Horses and livestock turned loose!

When I owned a home in Estes Park in 2013 and 2014, I became friends with and rode with many local equestrians. Those folks had less than 30 minutes to evacuate themselves, much less their horses! I haven’t reached out to many of them yet, as everyone is still scrambling to deal with the basics of life. One gal posted:

So many people weren’t able to get horse trailers in time to get their horses out and they spray painted their phone numbers on horses (and possibly livestock) and wrote info on their hooves and let them loose (closing them out of the corral so they didn’t just go back in.) So if you or someone you know comes across horses in the next few days, that’s what to look for.

As of this writing, the mandatory evacuation in portions of Estes Park has been downgraded to voluntary. However, many people aren’t returning, as internal services are affected and the fire is still very close. The snow has slowed, but not stopped, the fire’s spread. Storm Mountain is still under mandatory evacuation as far as I know. We are hopeful that our heat has turned back on, now that the power is back on. Honestly, we don’t know. If we don’t have heat, we have frozen pipes for sure. Our camera system is working, which gives us great peace of mind. But it doesn’t show the temperature inside the house!

While the snow was an incredible blessing in terms of providing moisture to slow the fire, it made fighting the fire all that more difficult. Imagine trying to deal with single-digit temperatures while manhandling water hoses. Our access road to Storm Mountain can be challenging under normal conditions. A firetruck slid off the road in the snow, creating even more hassles.

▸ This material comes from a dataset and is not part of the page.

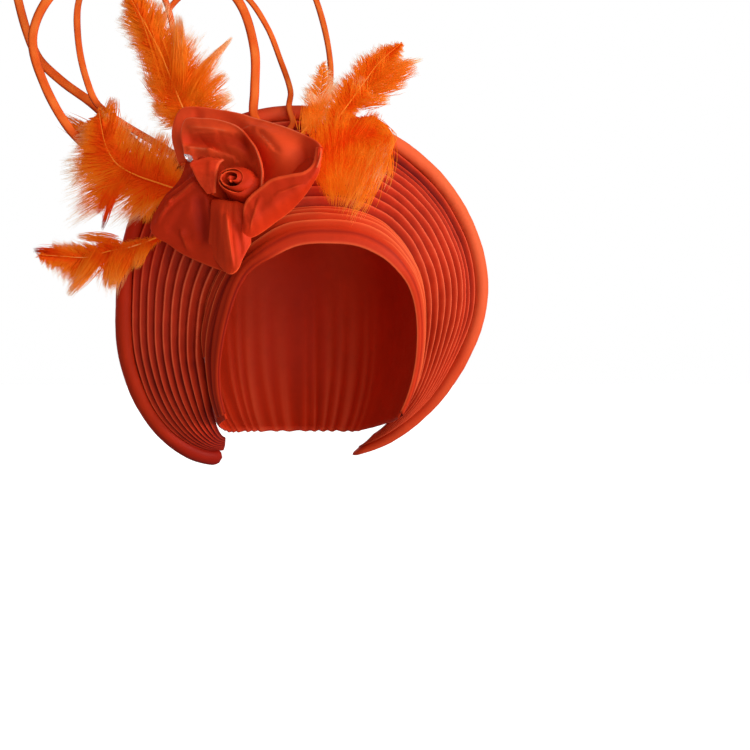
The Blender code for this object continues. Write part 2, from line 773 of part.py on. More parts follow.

Our new twice-daily normal is to listen to Facebook video fire updates. Not only am I following the Cameron Peak fire news, but now we listen to what is happening with the Troublesome fire.  While we were camping in southern Indiana, I had to drive 5 miles to get two bars of service so I could stream the updates! Again, I can’t say enough positive things about the firefighters, the sheriff’s department, and all of those involved. And we are so proud of our mountain community… the outpouring of love, support, and tangible help has been amazing.

This morning, the news reported new fires erupting in California. I never dismissed that news in the past. I always worried about both people and critters as they ran for their lives. However, I didn’t have first-hand knowledge of what it is like to be threatened by wildfire. You can’t truly understand what another person is experiencing if you haven’t experienced it yourself.

Alan and I have been having a wonderful time, notwithstanding major stress over what is happening in Colorado. I have several really great horse camps to write about. When I can focus on something other than my home and community, I’ll share some great photos and information about some beautiful places to ride.